Les objectifs de cette opération kamikaze permettent plusieurs hypothèses. Selon les autorités tunisiennes, Daech souhaitait prendre le pouvoir à Ben Guerdane, afin d’en faire une capitale régionale de son projet Califat. Est-il concevable qu’un groupe de soixante à soixante-dix hommes puisse envisager de mettre K.O. l’appareil sécuritaire dans une ville de 60 000 habitants ? S’agit-il d’une mission suicide destinée à marquer les esprits, à prouver que l’ennemi n’est plus seulement en Libye mais au cœur de la Tunisie ? Lors du raid américain sur un camp d’entraînement de l’État islamique situé à Sabratha en Libye, on a pu constater que la majorité des djihadistes étaient tunisiens. Idem pour Ben Guerdane. Selon les autorités, l’identification des terroristes tués prouve qu’ils sont des Tunisiens. Ce pays est leader dans l’exportation de combattants en Syrie et en Irak. Les chiffres oscillent entre cinq et six mille. Dont plus de sept cents seraient rentrés à la maison selon le ministère de l’Intérieur tunisien. Depuis les attentats du Bardo, d’El Kantaoui et de Tunis, les arrestations se sont multipliées. Demeure la question des cellules dormantes sur le sol tunisien. Combien ? Où ? Quel agenda ? Et les stocks d’armements découverts à Ben Guerdane prouvent la perméabilité de la frontière. L’arsenal de Kadhafi s’est disséminé dans toute la région, sans problèmes douaniers…

Daech, Ansar al-Charia…

Le Sud tunisien souffre de maux identifiés. Ignoré par le pouvoir hypercentralisé de Tunis depuis des décennies, ses gouvernorats connaissent un important taux de chômage, d’analphabétisme et de pauvreté. En mai 2015, suite à la découverte d’un gisement pétrolier par une société néerlandaise, les villes de Douz, Kebili s’étaient enflammées pour réclamer « une part de développement ». Les postes de police furent soit incendiés soit saccagés. Si la population marque son hostilité aux idées djihadistes, un ressentiment existe vis-à-vis de la capitale. Une frange vulnérable de la jeunesse est une proie aisée pour les recruteurs de la haine (http://afrique.lepoint.fr/actualites/tunisie-kairouan-epicentre-de-l-integrisme-13-08-2015-1956613_2365.php). Si la pauvreté n’est pas une excuse, elle est un facteur aggravant. On compte de nombreux cas de jeunes hommes et de jeunes femmes ayant disparu de leurs foyers pour rejoindre les rangs de Daech ou d’Ansar al-Charia en Libye. Ce dernier groupe est l’auteur de la mise à sac de l’ambassade américaine de Tunisie le 14 septembre 2012. Quatre morts, des dizaines de blessés. Dirigée par le Tunisien Abou Lyadh, cette succursale d’Aqmi (Al Qaïda Maghreb islamique) ne peut pas être sous-estimée. À In Amenas (Algérie), Bamako ou Ouagadougou, c’est Aqmi qui a fomenté les attentats. Daech n’est pas l’unique problème de la région.

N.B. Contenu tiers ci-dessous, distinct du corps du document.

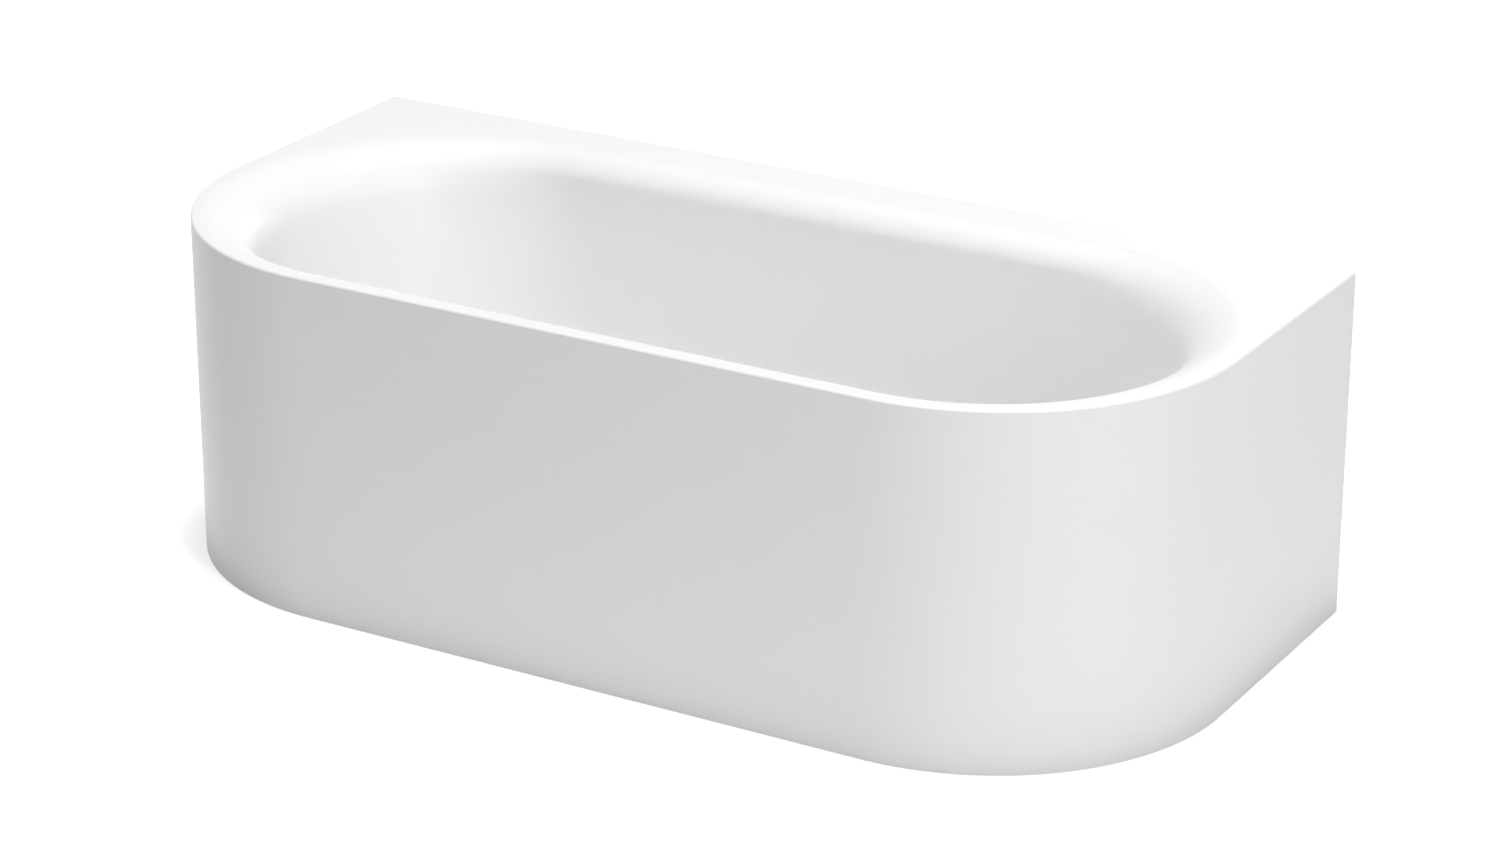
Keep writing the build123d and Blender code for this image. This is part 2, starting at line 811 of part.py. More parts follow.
overflow_pipe_y = overflow_y - overflow_pipe_radius - overflow_pipe_gap
overflow_mouth = Plane(
    origin=(0, overflow_pipe_y, overflow_height - overflow_socket_end), x_dir=(1, 0, 0), z_dir=(0, 0, -1)
)
socket_outer = overflow_pipe_radius + slip / 2 + socket_wall
screw_places = ((-screw_offset, 0), (screw_offset, 0))
with BuildPart() as overflow_body:
    add(ring(overflow, overflow_flange_low, overflow_gasket_low, flange_radius))
    add(ring(overflow, overflow_low, overflow_flange_low, overflow_body_radius))
    add(ring(overflow_mouth, -overflow_socket_end, 0, socket_outer))
    with BuildSketch(Plane.XY.offset(cable_top)):
        with Locations((cable_x, overflow_pipe_y)):
            Circle(cable_boss_radius)
    extrude(amount=cable_boss_top - cable_top)
    add(
        ring(
            overflow,
            overflow_low + overflow_wall,
            overflow_flange_low,
            overflow_body_radius - overflow_wall,
        ),
        mode=Mode.SUBTRACT,
    )
    add(
        ring(overflow, overflow_flange_low, overflow_gasket_low, overflow_hole_radius - 1),
        mode=Mode.SUBTRACT,
    )
    add(
        ring(overflow_mouth, -overflow_socket_end, 0, overflow_pipe_radius - overflow_pipe_wall),
        mode=Mode.SUBTRACT,
    )
    add(
        ring(overflow_mouth, -socket_depth, 0, overflow_pipe_radius + slip / 2),
        mode=Mode.SUBTRACT,
    )
    with BuildSketch(overflow.offset(overflow_low + overflow_wall)):
        with Locations(*screw_places):
            Circle(screw_post_radius)
            Circle(screw_radius + thread_fit, mode=Mode.SUBTRACT)
    extrude(amount=overflow_flange_low - overflow_low - overflow_wall)
    with BuildSketch(Plane.XY.offset(cable_top)):
        with Locations((cable_x, overflow_pipe_y)):
            Circle(cable_wire_radius + slip)
    extrude(amount=cable_boss_top - cable_top, mode=Mode.SUBTRACT)

# Plate inside the basin that clamps the overflow body, with its two screws
plate_high = fixing_gap + fixing_plate_sheet
with BuildPart() as fixing_plate:
    with BuildSketch(overflow.offset(fixing_gap)):
        Circle(fixing_plate_radius)
        Circle(shaft_radius + running, mode=Mode.SUBTRACT)
        with Locations(*screw_places):
            Circle(screw_radius + slip, mode=Mode.SUBTRACT)
        with Locations((0, -screw_offset + 3), (0, screw_offset - 3)):
            SlotOverall(24, 9, mode=Mode.SUBTRACT)
    extrude(amount=fixing_plate_sheet)

with BuildPart() as fixing_screws:
    with BuildSketch(overflow.offset(plate_high)):
        with Locations(*screw_places):
            Circle(screw_head_radius)
    extrude(amount=screw_head_height)
    with BuildSketch(overflow.offset(plate_high)):
        with Locations(*screw_places):
            Circle(screw_radius)
    extrude(amount=-screw_length)

# Knob, its shaft and the drum that winds the cable
with BuildPart() as knob_cap:
    add(
        turned(
            overflow,
            (0, knob_top),
            (0, shaft_front),
            (shaft_radius + thread_fit, shaft_front),
            (shaft_radius + thread_fit, knob_stand_off + 2),
            (knob_hub, knob_stand_off + 2),
            (knob_hub, knob_top - knob_wall),
            (knob_radius - knob_wall, knob_top - knob_wall),
            (knob_radius - knob_wall, knob_stand_off),
            (knob_radius, knob_stand_off),
            (knob_radius, knob_top),
        )
    )
    face = knob_cap.faces().sort_by(Axis(overflow.origin, overflow.z_dir))[-1]
    fillet(face.edges(), 2.0)
    with BuildSketch(overflow.offset(knob_stand_off)):
        with PolarLocations(knob_radius + 1.8, knob_scallops):
            Circle(knob_scallop_radius)
    extrude(amount=knob_top, mode=Mode.SUBTRACT)

with BuildPart() as knob_shaft:
    add(ring(overflow, -shaft_back, shaft_front, shaft_radius))

with BuildPart() as cable_drum:
    add(
        turned(
            overflow,
            (shaft_radius + thread_fit, -drum_front),
            (shaft_radius + thread_fit, -drum_front - drum_length),
            (drum_radius, -drum_front - drum_length),
            (drum_radius, -drum_front - drum_length + 2),
            (drum_radius - 2, -drum_front - drum_length / 2),
            (drum_radius, -drum_front - 2),
            (drum_radius, -drum_front),
        )
    )

# Overflow pipe: straight down behind the front wall, then back under the basin
pipe_start = overflow_height - overflow_socket_end + socket_depth - 1
pipe_end = basin_y - socket_reach - 1
with BuildPart() as overflow_pipe:
    with BuildLine() as pipe_path:
        FilletPolyline(
            (0, overflow_pipe_y, pipe_start),
            (0, overflow_pipe_y, inlet_height),
            (0, pipe_end, inlet_height),
            radius=overflow_bend,
        )
    with BuildSketch(Plane(origin=(0, overflow_pipe_y, pipe_start), z_dir=(0, 0, -1))):
        Circle(overflow_pipe_radius)
        Circle(overflow_pipe_radius - overflow_pipe_wall, mode=Mode.SUBTRACT)
    sweep(path=pipe_path.line)

with BuildPart() as pipe_seals:
    add(pipe_seal(overflow_mouth, overflow_pipe_radius))
    add(pipe_seal(inlet_mouth, overflow_pipe_radius))

with BuildPart() as pipe_nuts:
    add(pipe_nut(overflow_mouth, overflow_pipe_radius))
    add(pipe_nut(inlet_mouth, overflow_pipe_radius))

# Cable sheath from the overflow body to the cam box, with a gland at each end
cable_end = basin_y + cam_box_front
with BuildPart() as bowden_sheath:
    with BuildLine() as cable_path:
        FilletPolyline(
            (cable_x, overflow_pipe_y, cable_top),
            (cable_x, overflow_pipe_y, cable_height),
            (cable_x, cable_end, cable_height),
            radius=cable_bend,
        )
    with BuildSketch(Plane(origin=(cable_x, overflow_pipe_y, cable_top), z_dir=(0, 0, -1))):
        Circle(cable_radius)
        Circle(cable_wire_radius, mode=Mode.SUBTRACT)
    sweep(path=cable_path.line)

sheath_length = sum(edge.length for edge in cable_path.edges())
sheath_section = pi * (cable_radius**2 - cable_wire_radius**2)
print("sheath length", round(sheath_length, 1), "least bend radius", cable_bend)
print("volume over section times length", bowden_sheath.part.volume / (sheath_section * sheath_length))

top_gland = Plane(origin=(cable_x, overflow_pipe_y, cable_top), z_dir=(0, 0, -1))
end_gland = Plane(origin=(cable_x, cable_end, cable_height), x_dir=(1, 0, 0), z_dir=(0, -1, 0))
with BuildPart() as cable_glands:
    add(ring(top_gland, 0, gland_length, gland_radius, cable_radius + thread_fit))
    add(ring(end_gland, 0, gland_length, gland_radius, cable_radius + thread_fit))

# Clamps that hold the sheath to the overflow pipe
with BuildPart() as cable_clamps:
    for level in clamp_heights:
        with BuildSketch(Plane.XY.offset(level)):
            with Locations((0, overflow_pipe_y)):
                Circle(overflow_pipe_radius + thread_fit + clamp_wall)
            with Locations((cable_x, overflow_pipe_y)):
                Circle(cable_radius + thread_fit + clamp_wall)
            with Locations(((overflow_pipe_radius + cable_x) / 2, overflow_pipe_y)):
                Rectangle(cable_x - overflow_pipe_radius, clamp_wall)
            with Locations((0, overflow_pipe_y)):
                Circle(overflow_pipe_radius + thread_fit, mode=Mode.SUBTRACT)
            with Locations((cable_x, overflow_pipe_y)):
                Circle(cable_radius + thread_fit, mode=Mode.SUBTRACT)
        extrude(amount=clamp_width)

pieces = {
    "tub_shell": tub_shell,
    "apron_panel": apron_panel,
    "rim_stiffener": rim_stiffener,
    "rail_left": rail_left,
    "rail_right": rail_right,
    "support_pads": support_pads,
    "sound_mats": sound_mats,
    "panel_brackets": panel_brackets,
    "bracket_bolts": bracket_bolts,
    "bracket_nuts": bracket_nuts,
    "foot_bushes": foot_bushes,
    "lock_nuts": lock_nuts,
    "wall_clips": wall_clips,
    "earth_lug": earth_lug,
    "earth_bolt": earth_bolt,
    "earth_nut": earth_nut,
    "waste_flange": waste_flange,
    "flange_seal": flange_seal,
    "waste_gasket": waste_gasket,
    "waste_body": waste_body,
    "trap_cup": trap_cup,
    "trap_seal": trap_seal,
    "trap_ring": trap_ring,
    "outlet_seal": outlet_seal,
    "outlet_nut": outlet_nut,
    "outlet_pipe": outlet_pipe,
    "plug_cap": plug_cap,
    "plug_seal": plug_seal,
    "plug_stem": plug_stem,
    "lift_rocker": lift_rocker,
    "overflow_gasket": overflow_gasket,
    "overflow_body": overflow_body,
    "fixing_plate": fixing_plate,
    "fixing_screws": fixing_screws,
    "knob_cap": knob_cap,
    "knob_shaft": knob_shaft,
    "cable_drum": cable_drum,
    "overflow_pipe": overflow_pipe,
    "pipe_seals": pipe_seals,
    "pipe_nuts": pipe_nuts,
    "bowden_sheath": bowden_sheath,
    "cable_glands": cable_glands,
    "cable_clamps": cable_clamps,
}
for place, (x, y) in foot_places.items():
    pieces[f"foot_stem_{place}"] = foot_stem(x, y)
    pieces[f"foot_pad_{place}"] = foot_pad(x, y)
    pieces[f"foot_sole_{place}"] = foot_sole(x, y)

os.makedirs("parts", exist_ok=True)
for name, piece in pieces.items():
    piece.part.label = name
    export_step(piece.part, f"parts/{name}.step")
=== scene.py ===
import bpy
import bmesh
import json
import math
import numpy as np
from mathutils import Matrix, Vector


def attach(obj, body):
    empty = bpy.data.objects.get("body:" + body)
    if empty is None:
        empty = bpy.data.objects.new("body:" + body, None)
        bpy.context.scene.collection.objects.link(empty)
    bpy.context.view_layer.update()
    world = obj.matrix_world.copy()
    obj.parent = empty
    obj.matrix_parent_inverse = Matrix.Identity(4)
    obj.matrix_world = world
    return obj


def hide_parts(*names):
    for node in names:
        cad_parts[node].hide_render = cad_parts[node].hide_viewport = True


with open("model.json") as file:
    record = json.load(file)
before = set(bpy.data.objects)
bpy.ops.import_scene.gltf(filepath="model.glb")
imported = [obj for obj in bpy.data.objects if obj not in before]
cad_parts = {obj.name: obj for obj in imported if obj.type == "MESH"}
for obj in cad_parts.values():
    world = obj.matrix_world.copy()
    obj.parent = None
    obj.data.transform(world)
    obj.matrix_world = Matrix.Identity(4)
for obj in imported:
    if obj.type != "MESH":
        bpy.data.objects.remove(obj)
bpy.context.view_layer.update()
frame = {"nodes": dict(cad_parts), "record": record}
nodes = frame["nodes"]

# Sizes, in metres
LENGTH, WIDTH, HEIGHT = 1.8, 0.85, 0.575
CORNER = 0.400
EDGE = 0.004
SHEET = 0.003
SIDE_ROLL, END_ROLL = 0.047, 0.105
SIDE_LEAN, END_LEAN = math.radians(3.5), math.radians(14.0)
SIDE_FOOT, END_FOOT = 0.140, 0.180
DEPTH, FALL = 0.420, 0.005
HALF_LENGTH, HALF_WIDTH = 0.884, 0.380
BASIN_Y = -0.029
LIP, REAR_FLANGE = 0.008, 0.040
FOOT_FLANGE, RETURN_FLANGE = 0.025, 0.030
DRAIN_Z = HEIGHT - DEPTH - FALL
DRAIN_R = 0.026
DISH = (0.060, 0.045)
OVERFLOW = Vector((0, -0.358666, 0.475))
WALL_AXIS = Vector((0, math.cos(SIDE_LEAN), math.sin(SIDE_LEAN)))


# Mesh helpers
def new_piece(name, verts, faces, body="frame", stands_for=(), slot=None, sharp=30.0, material=None):
    """A mesh object with smooth faces and sharp edges over an angle, riding on a body."""
    mesh = bpy.data.meshes.new(name)
    mesh.from_pydata([tuple(v) for v in verts], [], faces)
    mesh.validate()
    obj = bpy.data.objects.new(name, mesh)
    bpy.context.scene.collection.objects.link(obj)
    finish_mesh(obj, sharp)
    settle(obj, body, stands_for, material)
    return obj


def finish_mesh(obj, sharp=30.0):
    """Outward normals, smooth faces, sharp edges over an angle."""
    mesh = obj.data
    bm = bmesh.new()
    bm.from_mesh(mesh)
    bmesh.ops.remove_doubles(bm, verts=bm.verts, dist=1e-7)
    bmesh.ops.recalc_face_normals(bm, faces=bm.faces)
    bm.to_mesh(mesh)
    bm.free()
    mesh.shade_smooth()
    mesh.set_sharp_from_angle(angle=math.radians(sharp))


def settle(obj, body, stands_for=(), material=None):
    """Body, replaced nodes, material slot and material of a piece."""
    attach(obj, body)
    if stands_for:
        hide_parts(*stands_for)
    if material:
        obj.data.materials.clear()
        obj.data.materials.append(material)


def apply_modifiers(obj):
    """Bakes an object's modifiers into its mesh."""
    bpy.context.view_layer.update()
    graph = bpy.context.evaluated_depsgraph_get()
    mesh = bpy.data.meshes.new_from_object(obj.evaluated_get(graph))
    old = obj.data
    obj.modifiers.clear()
    obj.data = mesh
    bpy.data.meshes.remove(old)


def boolean(obj, other, operation):
    """Cuts obj by other, or joins other to it, and removes other."""
    mod = obj.modifiers.new("cut", "BOOLEAN")
    mod.object = other
    mod.operation = operation
    mod.solver = "EXACT"
    apply_modifiers(obj)
    mesh = other.data
    bpy.data.objects.remove(other)
    bpy.data.meshes.remove(mesh)


def raw_object(name, verts, faces):
    """A bare helper object for a cut or a union."""
    mesh = bpy.data.meshes.new(name)
    mesh.from_pydata([tuple(v) for v in verts], [], faces)
    obj = bpy.data.objects.new(name, mesh)
    bpy.context.scene.collection.objects.link(obj)
    return obj


def grid(rings, closed_rows):
    """Vertices and quads of rings of equal length; closed_rows joins the last ring to the first."""
    rings = [np.asarray(r, float) for r in rings]
    n = len(rings[0])
    verts = np.concatenate(rings)
    faces = []
    rows = len(rings)
    for i in range(rows if closed_rows else rows - 1):
        a, b = i * n, ((i + 1) % rows) * n
        for j in range(n):
            k = (j + 1) % n
            faces.append((a + j, a + k, b + k, b + j))
    return verts, faces


# Plan curves
STRAIGHT, ARC, SIDE, REAR = 40, 48, 24, 22
CORNER_X, CORNER_Y = LENGTH / 2 - CORNER, -WIDTH / 2 + CORNER
CENTRE_X = HALF_LENGTH - HALF_WIDTH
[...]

Du Mali au Sinaï, l’expansion djihadiste

Ce qui se déroule depuis le 7 mars dans le gouvernorat de Medenine concerne toute la région. Algérie, Libye mais aussi la bande sahélienne. Malgré la présence militaire française au Mali, le regain d’actes terroristes est patent depuis le début d’année. Le Burkina Faso a été frappé. 30 morts à Ouagadougou le 15 janvier. Au Tchad, Boko Haram multiplie les attentats. Le Cameroun et le Sénégal sont en alerte. En Égypte, le Sinaï est une poudrière malgré le régime martial d’al Sissi. La capacité d’action semble sans limites au point de pouvoir faire exploser un avion de ligne russe. En attaquant simultanément la caserne militaire, le poste de la garde nationale ainsi que celui de la police, les terroristes tunisiens ont envoyé un signal puissant à tous les djihadistes en activité dans la région. Et ce n’est pas la fermeture des deux postes-frontières avec la Libye (Ras Jedir et Dehiba) qui changera la situation. La Tunisie fait face au pire des scénarios : un ennemi intérieur. Et les autorités libyennes de Tripoli ne se privent pas d’expliquer que les événements de Ben Guerdane sont le fait de Tunisiens. Le 7 mars, des Tunisiens ont tué des Tunisiens.